The Observer Effect on our Well-being
What happened for all three of us was that we connected to our bodies’ sense of something we were experiencing. We observed what emerged and accepted it as it was, and we waited for more to come. We also allowed our bodies to guide us to the next moment rather than become entangled in the drama of the energies that we encountered.
When you read more about the Observer Effect, there are discussions, research, and mathematical equations that explain how much observation is needed to create a certain amount of change. Not surprisingly, the more observation there is, the more change occurs.
I strongly urge everyone to visit Addie van der Kooy’s work on this blog and to listen to Kevin McEvenue’s Intunements to learn more about how a daily Wholebody Focusing practice may help one increase one’s observational time of self, which may result in a higher capacity to heal. When we find and observe the doppelgänger of our trauma, we may find our healing.

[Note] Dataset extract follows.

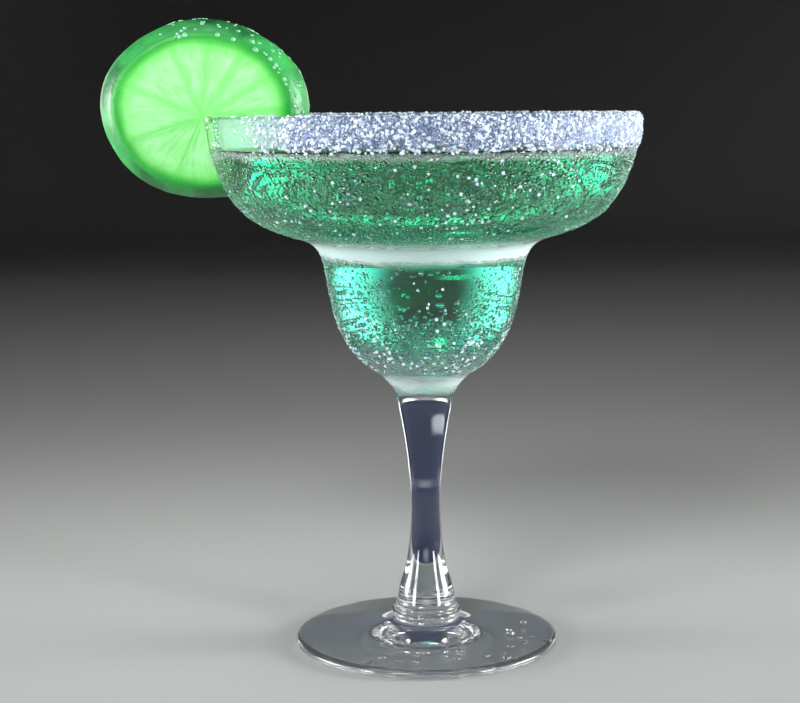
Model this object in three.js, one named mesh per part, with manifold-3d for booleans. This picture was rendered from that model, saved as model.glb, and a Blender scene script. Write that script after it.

For Ellen, the Observer Effect shifted her experience of the Holocaust when the spirits she encountered on her journeys to Poland and Germany met her energetic self’s holding of her family’s Holocaust tragedy. For Kate, her observation of the space in which Rothko worked led to an amazing connection to Mark Rothko that gave her an opportunity to deeply sense what his art means to her. For me, observing my younger self and experiencing the birth of my trauma allowed me to hold my younger self in the way it always wanted to be held.